Barrtra Seafood Restaurant is located in a rustic, shabby-chic house, with Liscannor Bay on it’s doorstep. I absolutely loved our lunch at this homely, family run seaside restaurant, especially due to it’s delicious dishes crafted with fresh and quality local produce.


For 40 Euro, we enjoyed the ‘surprise’ menu, of which you could choose from vegetarian, meat or seafood, and consisted of rud beag (a little nibble), a starter, sorbet, main course and a dessert. I chose the vegetarian surprise, and it was absolutely divine.


My highlight – the desserts, which were mouthwatering. I had a lovely almond sponge cake, but others had Eton mess and chocolate cake – yum!


The food at Barrtra not only tasted good, it looked good too – the presentation was as if it was out of an expensive London restaurant. We were beyond impressed.


Roadside Tavern is a local’s favourite. The cosy pub, has a fun, lively and friendly atmosphere, and is the perfect spot to enjoy beer sampling from their onsite microbrewery, Burren smoked Irish organic salmon tasting from the smokehouse next door, a hearty meal, or a few relaxed drinks.


We came here for dinner and were blown away by the dishes. Again the dessert was everyone’s favourite – a lavender pannacotta created by a Michelin Star pastry chef from Paris – how could you say no?! After dinner, we relaxed by listening to a local band play catchy Irish music on banjos, which was the icing on the cake after our fantastic meal. A great authentic local experience.

What to do



Oonagh from Wild Kitchen took us on a foraging walk on the seashore in Lahinch, which was such an interesting and eye-opening experience. She explained to us the different plants and how to identify them, shared what we could/couldn’t eat and what was in season.

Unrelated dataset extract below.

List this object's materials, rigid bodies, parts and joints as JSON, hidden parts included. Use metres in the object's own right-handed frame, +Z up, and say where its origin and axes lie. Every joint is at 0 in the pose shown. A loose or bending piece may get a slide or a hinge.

There is huge nutritional value in plants, and although there are over 8000 edible plants around the world, many of us only eat a small majority, meaning we can potentially lack the nutrients we need.


Oonagh creates her own dips and preserves, and we were lucky to try the seaweed chutney and hawthorn ketchup, which both tasted absolutely delicious.


I really recommend this unique experience. Oonagh is a fantastic guide and is so passionate about nature and wild food, and she’s inspired me to add more seaweed into my diet (it is a real superfood). The seaside scenery is absolutely picturesque too.



As one of Ireland’s most visited natural attractions, the Cliffs of Moher is a site you have to go and see while you’re visiting the Wild Atlantic Way. The immensely breathtaking cliffs stretch for 8 kilometres along the cost of County Clare. Atop the cliffs provides the most spectacular views of the Atlantic coast line.


You’ll find the Visitor Experience Centre midway along these cliffs, where you can visit to discover more about the history behind this ginormous natural site and the wildlife living around it. Close to the visitor centre, you will also find 800 metres of protected cliff side pathways, viewing points, and a 19th century viewing tower.


Pop your walking shoes on and enjoy the fresh air, while soaking up the magnificent views – that’s what we did!



The Burren is unlike anywhere I’ve been before. The 350 square kilometre limestone plateau in North Clare was formed 320 million years ago under a tropical sea. The name of the Burren comes from the Irish word ‘bhoireann’, which means a stony or rocky place – the perfect description for this lunar landscape-like natural attraction.


The Burren is not only super peaceful, but it’s also an interesting area to explore to find a mixture of plants, wildlife and natural formations. The views of the coast are of course fantastic too.